TASK DESCRIPTION — Take every line from the material that has the word "with" in it.

RECORDED INFORMATION —

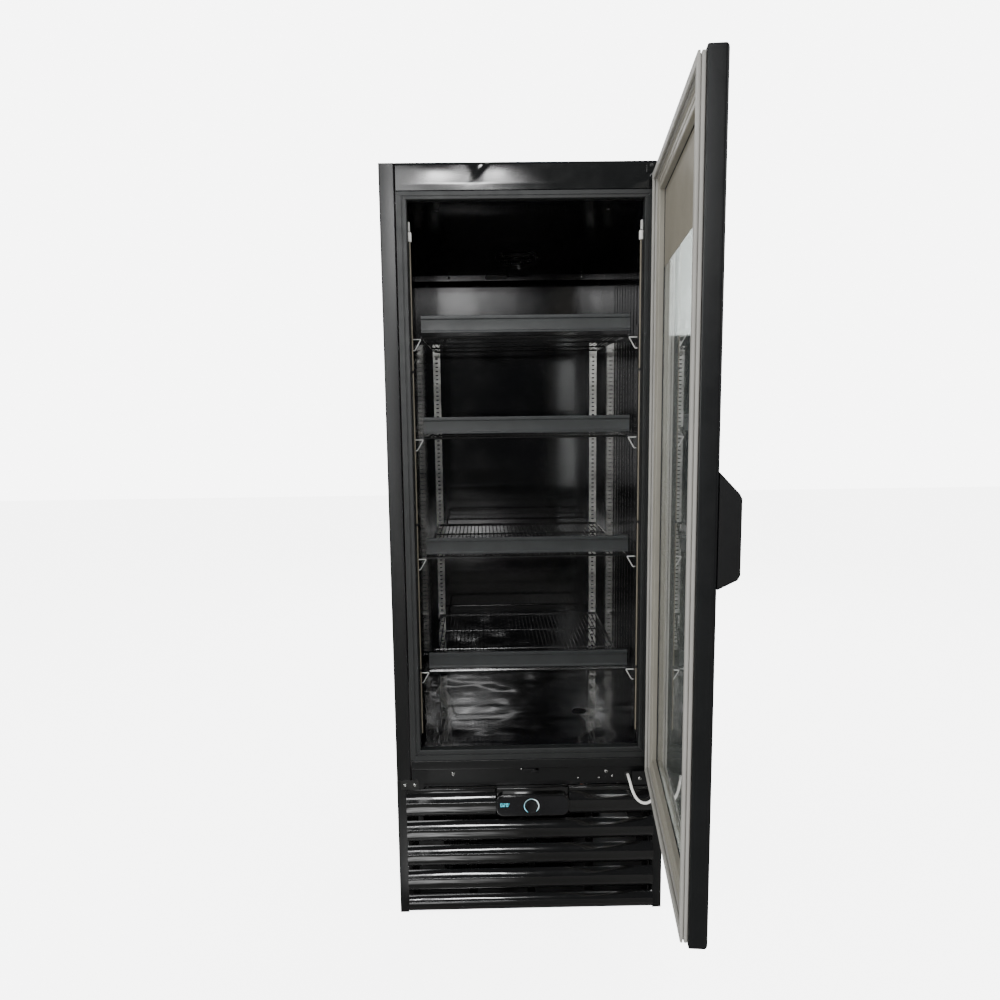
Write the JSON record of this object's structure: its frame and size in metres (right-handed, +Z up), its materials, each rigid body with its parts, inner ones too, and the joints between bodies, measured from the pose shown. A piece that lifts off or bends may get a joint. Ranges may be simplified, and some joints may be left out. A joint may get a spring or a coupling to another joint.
{
  "type": "glass door merchandiser",
  "caption": "Upright single-door glass merchandiser cooler with wire shelves, a right-hinged double-glazed door standing open, a louvred base and a dial control panel.",
  "frame": {"origin": "centre of the cabinet footprint on the floor, on the underside of the base tray", "axes": "+Z up, -Y out of the cabinet front towards the customer, +X to the hinge side of the door"},
  "size_m": [0.657, 1.3791, 1.8],
  "materials": {
    "shell_black": "semi-gloss powder coat",
    "header_gloss_black": "high gloss enamel",
    "liner_black": "high gloss enamel",
    "trim_grey": "satin moulded",
    "wire_black": "satin plastic coating",
    "zinc_steel": "zinc plated",
    "louvre_gloss_black": "polished moulded",
    "lens_black": "polished",
    "black_plastic": "fine grain moulded",
    "door_black": "satin black powder coat",
    "pvc_beige": "satin extruded",
    "gasket_grey": "matte",
    "glass": "clear",
    "aluminium": "mill finish",
    "copper": "bright tube",
    "led_cream": "satin diffuser",
    "lead_white": "satin jacket",
    "compressor_black": "semi-gloss paint"
  },
  "bodies": {
    "cabinet": {"side_panel_left": "shell_black", "side_panel_right": "shell_black", "top_panel": "shell_black", "back_panel": "shell_black", "bottom_rail": "shell_black", "base_tray": "shell_black", "base_side_left": "shell_black", "base_side_right": "shell_black", "hinge_bracket_upper": "shell_black", "hinge_bracket_lower": "shell_black", "header_panel": "header_gloss_black", "liner_left": "liner_black", "liner_right": "liner_black", "liner_back": "liner_black", "liner_ceiling": "liner_black", "liner_floor": "liner_black", "evaporator_cover": "liner_black", "breaker_frame": "trim_grey", "price_rail_1": "trim_grey", "price_rail_2": "trim_grey", "price_rail_3": "trim_grey", "price_rail_4": "trim_grey", "shelf_1": "wire_black", "shelf_2": "wire_black", "shelf_3": "wire_black", "shelf_4": "wire_black", "pilaster_front_left": "wire_black", "pilaster_front_right": "wire_black", "pilaster_rear_left": "zinc_steel", "pilaster_rear_right": "zinc_steel", "hinge_bracket_spare": "zinc_steel", "louvre_grille": "louvre_gloss_black", "control_housing": "louvre_gloss_black", "control_lens": "lens_black", "condenser_fan_shroud": "black_plastic", "condensate_pan": "black_plastic", "mains_gland": "black_plastic", "lead_grommet": "black_plastic", "evaporator_coil": "aluminium", "refrigerant_line": "copper", "led_strip_left": "led_cream", "led_strip_right": "led_cream", "door_lead": "lead_white", "compressor": "compressor_black", "condenser_coil": "compressor_black", "condenser_fan_motor": "compressor_black", "evaporator_fan_motor": "compressor_black"},
    "door": {"door_stile_hinge": "door_black", "door_stile_free": "door_black", "door_rail_top": "door_black", "door_rail_bottom": "door_black", "door_liner": "pvc_beige", "door_gasket": "gasket_grey", "glass_outer": "glass", "glass_inner": "glass", "glass_spacer": "aluminium", "door_handle": "black_plastic"},
    "dial": {"dial_knob": "black_plastic"},
    "condenser_fan": {"condenser_fan_blade": "black_plastic"},
    "evaporator_fan": {"evaporator_fan_blade": "black_plastic"}
  },
  "joints": [
    {"name": "door_hinge", "type": "hinge", "parent": "cabinet", "child": "door", "pos_m": [0.305, -0.389, 1.07], "axis": [0, 0, 1], "range_deg": [-83.8, 36.2]},
    {"name": "temperature_dial", "type": "hinge", "parent": "cabinet", "child": "dial", "pos_m": [0.002, -0.376, 0.2875], "axis": [0, 1, 0], "range_deg": [-135, 135]},
    {"name": "condenser_fan_spin", "type": "hinge", "parent": "cabinet", "child": "condenser_fan", "pos_m": [-0.05, -0.242, 0.165], "axis": [0, 1, 0], "continuous": true},
    {"name": "evaporator_fan_spin", "type": "hinge", "parent": "cabinet", "child": "evaporator_fan", "pos_m": [0, 0.1, 1.7], "axis": [0, 0, 1], "continuous": true}
  ]
}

TASK RESULT —
Write the JSON record of this object's structure: its frame and size in metres (right-handed, +Z up), its materials, each rigid body with its parts, inner ones too, and the joints between bodies, measured from the pose shown. A piece that lifts off or bends may get a joint. Ranges may be simplified, and some joints may be left out. A joint may get a spring or a coupling to another joint.
  "caption": "Upright single-door glass merchandiser cooler with wire shelves, a right-hinged double-glazed door standing open, a louvred base and a dial control panel.",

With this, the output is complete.